Because the use cases are different, though, the algorithms that inform educational tools must be developed differently.

First and foremost, the data needs to be accurate, says Scanlon. For her team, capturing children’s speech data across different regions and dialects occupied most of its first seven years of operations. That effort involved fine-tuning its systems to recognize the myriad peculiarities in how kids speak in different scenarios.

“Children are very different acoustically,” notes Scanlon. “Their physical vocal tracks are different. And you’ve got to take into account their speaking behaviors. Unlike adults, they don’t always think about what they’re going to say—they just blurt things out. All these things we have to take into account.”

Because most consumer-grade speech tools were trained on adult voice data, according to Scanlon, they are limited in their application for use with children: “If you try to take something that’s been built for adults and deploy it for kids, or add a bit of kids’ data, you’re never going to break 80 percent accuracy.”

Nitta says he appreciates that someone’s done the hard work to collect that data, so that developers like him don’t have to start from scratch. Soapbox Labs licenses its voice technology to other educational technology developers.

Developers say that reliable speech technology can make it possible to apply findings from educational research into practice. Nitta cited a study conducted by Stanford University professor Bruce McCandliss, which suggests that sounding out words accurately may be more effective at helping children learn and recall vocabulary.

“Imagine if you are collecting audio data from within classrooms, and then you’re correlating them with learning outcomes, and also using them as a training tool for teachers to improve. That’s where interesting applications are possible,” says Nitta.

Scanlon is optimistic speech recognition technology can help school officials screen children for reading difficulties like dyslexia, so that they can get the support and intervention they need at an earlier age. “It takes much longer to intervene with a child who’s eight, versus a four- or five-year-old,” she says.

The prospect of collecting data as personal as children’s voices naturally raises concerns for parents and privacy advocates alike.

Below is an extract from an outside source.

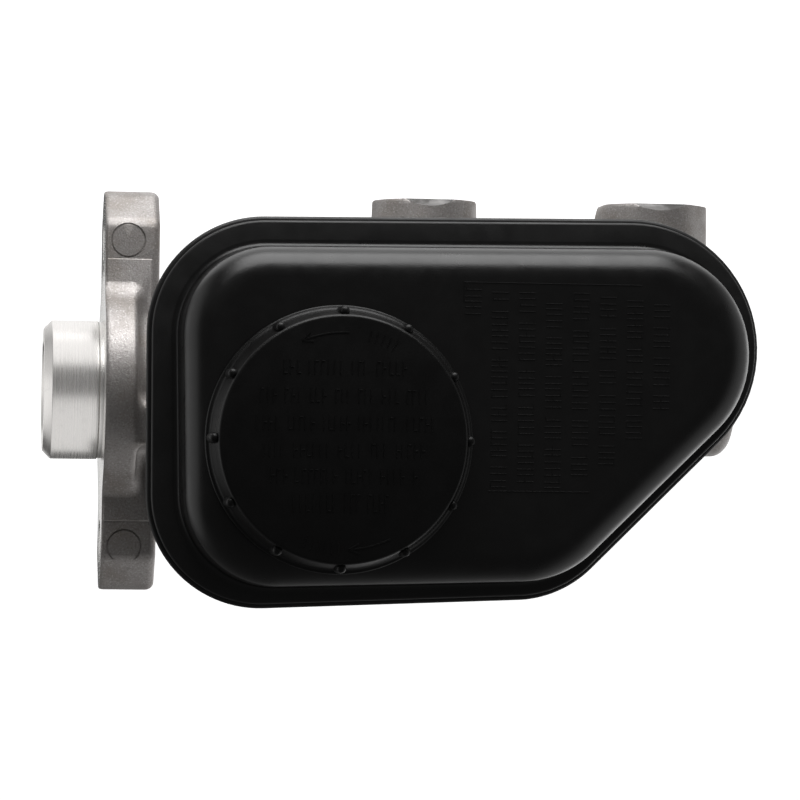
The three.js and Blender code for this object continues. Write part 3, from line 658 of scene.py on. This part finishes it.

Scanlon says it’s imperative for companies to be proactively transparent about how the data is to be used. For Soapbox Labs, that information is used only to “update our models and improve our AI,” she adds.

To further assuage fears, developers ought to be upfront about their business models, which should not involve the sale or sharing of any data. And it also means refraining from capturing and storing additional data unnecessarily. In other words, Scanlon says, all information collected must have a purpose.

As the processors in computing devices improve, speech-recognition technologies can also work offline, adds Scanlon. That means data no longer needs to be sent to the cloud, thus limiting their exposure. And it also enables apps to work in places that lack internet connection.

Speech technology can also extend educational opportunities to homes, especially for activities like oral fluency exercises that typically require the presence of a teacher, says Gunderia. “In the environment we are now with the school closures, the ability to use something like speech recognition to serve as a way to provide kids meaningful feedback in terms of how they can improve in their reading, fluency or their pronunciation is really compelling,” he notes.

Adds Nitta: “I believe personally that speech technology can be a force for good to help level the playing field, because not everybody has educated parents at home, or parents who have time to spare for schooling.”